The day wore on. The waves kept coming, the wind kept blowing, and I kept picking myself up and shouting again.
Until something made me turn round: I don’t know what it was – just a presence, maybe, but there, hanging in the sky above my head was a beautiful big helicopter.
I would be saved! I would not have to hold onto this keel any more…
Except, the helicopter stayed where it was – just hovering in the same place. What was it playing at? I mean, they had come all this way to get me. Surely they would want to finish the job and go home for tea.
“Come on, what are you waiting for?” And still, it hung in the sky.
It was only later that the pilot told me that the waves were higher than the length of the helicopter’s rescue cable. If he flew low enough to reach me, the next wave might come along and swamp him. He had to wait for a calm spell and then nip in and out quick.
I decided there wasn’t a helicopter at all. Extreme stress and the mind-altering effects of exposure had caused my brain to play tricks on me. I wasn’t going to be rescued. The EPIRB wasn’t working, Falmouth Coastguard had put the whole thing down to malfunctioning microchips. I was going to stay on the bottom of my upturned boat until ‘my hands can’t feel to grip; my toes too numb to step’ (who said that? Bob Dylan?) Yes, that was it, I was definitely hallucinating…
And then a small black blob appeared below the helicopter.

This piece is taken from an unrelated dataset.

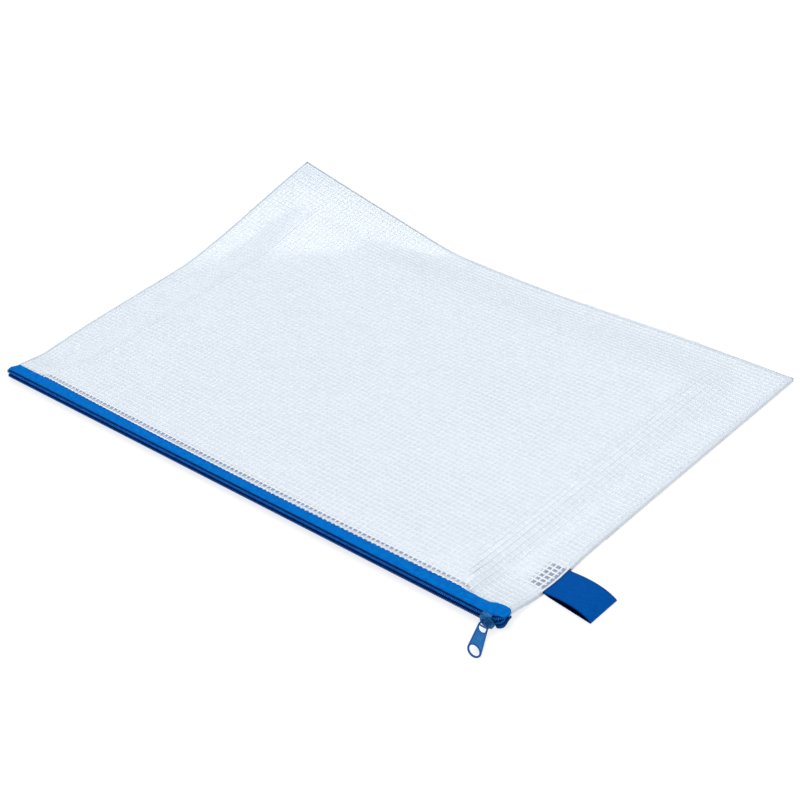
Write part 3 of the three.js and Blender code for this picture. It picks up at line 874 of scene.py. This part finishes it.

It dropped fast and became the shape of a man on a wire, dressed all in fluorescent orange. He swooped down like a big bird, splashed into the sea next to me, whooshed up again and then down, falling across the hull. I grabbed him by the legs.
I couldn’t hear a word he said. I nodded vigorously. He put a strop over my head and pulled it under my arms, and we were off. I looked down, and already the sea was far below, another wave sloshing over Lottie Warren.
And then everything went warm and dark and I didn’t have to worry any more.